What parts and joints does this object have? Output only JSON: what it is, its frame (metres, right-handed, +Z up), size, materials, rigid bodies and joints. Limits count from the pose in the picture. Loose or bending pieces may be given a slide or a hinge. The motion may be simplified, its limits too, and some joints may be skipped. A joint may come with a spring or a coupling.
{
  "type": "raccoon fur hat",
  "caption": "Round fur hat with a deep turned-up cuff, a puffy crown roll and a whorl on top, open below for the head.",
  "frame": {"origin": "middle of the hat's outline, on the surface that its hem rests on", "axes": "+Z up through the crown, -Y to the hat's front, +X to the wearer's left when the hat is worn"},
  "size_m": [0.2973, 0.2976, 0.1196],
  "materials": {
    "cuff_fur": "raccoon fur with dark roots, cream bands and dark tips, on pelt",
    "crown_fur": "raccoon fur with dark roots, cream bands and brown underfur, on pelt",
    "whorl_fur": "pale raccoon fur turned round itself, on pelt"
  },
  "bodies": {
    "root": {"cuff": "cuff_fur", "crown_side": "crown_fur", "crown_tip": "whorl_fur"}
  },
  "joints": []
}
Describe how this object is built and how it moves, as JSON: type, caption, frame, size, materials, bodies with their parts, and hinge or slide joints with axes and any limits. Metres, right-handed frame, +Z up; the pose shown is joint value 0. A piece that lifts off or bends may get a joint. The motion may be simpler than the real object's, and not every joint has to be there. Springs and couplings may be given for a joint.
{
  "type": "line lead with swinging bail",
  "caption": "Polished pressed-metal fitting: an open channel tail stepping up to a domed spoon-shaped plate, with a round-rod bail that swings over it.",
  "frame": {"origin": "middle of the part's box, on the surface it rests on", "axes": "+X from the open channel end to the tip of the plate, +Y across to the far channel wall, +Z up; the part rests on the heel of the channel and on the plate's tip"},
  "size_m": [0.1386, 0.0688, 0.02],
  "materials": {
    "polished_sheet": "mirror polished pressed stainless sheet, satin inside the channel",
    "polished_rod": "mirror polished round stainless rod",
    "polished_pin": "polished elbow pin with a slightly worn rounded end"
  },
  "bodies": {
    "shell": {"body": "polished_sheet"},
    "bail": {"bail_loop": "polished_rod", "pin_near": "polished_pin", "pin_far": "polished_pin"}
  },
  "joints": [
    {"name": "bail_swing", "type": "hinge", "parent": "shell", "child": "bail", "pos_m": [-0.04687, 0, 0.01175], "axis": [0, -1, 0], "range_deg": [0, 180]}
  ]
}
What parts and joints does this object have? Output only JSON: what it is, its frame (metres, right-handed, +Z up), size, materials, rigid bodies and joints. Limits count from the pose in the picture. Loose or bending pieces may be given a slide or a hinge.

****************************************

- _Problem_
Copy out each line above, character for character.

- _Result for this exercise_
What parts and joints does this object have? Output only JSON: what it is, its frame (metres, right-handed, +Z up), size, materials, rigid bodies and joints. Limits count from the pose in the picture. Loose or bending pieces may be given a slide or a hinge. The motion may be simplified, its limits too, and some joints may be skipped. A joint may come with a spring or a coupling.
{
  "type": "raccoon fur hat",
  "caption": "Round fur hat with a deep turned-up cuff, a puffy crown roll and a whorl on top, open below for the head.",
  "frame": {"origin": "middle of the hat's outline, on the surface that its hem rests on", "axes": "+Z up through the crown, -Y to the hat's front, +X to the wearer's left when the hat is worn"},
  "size_m": [0.2973, 0.2976, 0.1196],
  "materials": {
    "cuff_fur": "raccoon fur with dark roots, cream bands and dark tips, on pelt",
    "crown_fur": "raccoon fur with dark roots, cream bands and brown underfur, on pelt",
    "whorl_fur": "pale raccoon fur turned round itself, on pelt"
  },
  "bodies": {
    "root": {"cuff": "cuff_fur", "crown_side": "crown_fur", "crown_tip": "whorl_fur"}
  },
  "joints": []
}
Describe how this object is built and how it moves, as JSON: type, caption, frame, size, materials, bodies with their parts, and hinge or slide joints with axes and any limits. Metres, right-handed frame, +Z up; the pose shown is joint value 0. A piece that lifts off or bends may get a joint. The motion may be simpler than the real object's, and not every joint has to be there. Springs and couplings may be given for a joint.
{
  "type": "line lead with swinging bail",
  "caption": "Polished pressed-metal fitting: an open channel tail stepping up to a domed spoon-shaped plate, with a round-rod bail that swings over it.",
  "frame": {"origin": "middle of the part's box, on the surface it rests on", "axes": "+X from the open channel end to the tip of the plate, +Y across to the far channel wall, +Z up; the part rests on the heel of the channel and on the plate's tip"},
  "size_m": [0.1386, 0.0688, 0.02],
  "materials": {
    "polished_sheet": "mirror polished pressed stainless sheet, satin inside the channel",
    "polished_rod": "mirror polished round stainless rod",
    "polished_pin": "polished elbow pin with a slightly worn rounded end"
  },
  "bodies": {
    "shell": {"body": "polished_sheet"},
    "bail": {"bail_loop": "polished_rod", "pin_near": "polished_pin", "pin_far": "polished_pin"}
  },
  "joints": [
    {"name": "bail_swing", "type": "hinge", "parent": "shell", "child": "bail", "pos_m": [-0.04687, 0, 0.01175], "axis": [0, -1, 0], "range_deg": [0, 180]}
  ]
}
What parts and joints does this object have? Output only JSON: what it is, its frame (metres, right-handed, +Z up), size, materials, rigid bodies and joints. Limits count from the pose in the picture. Loose or bending pieces may be given a slide or a hinge.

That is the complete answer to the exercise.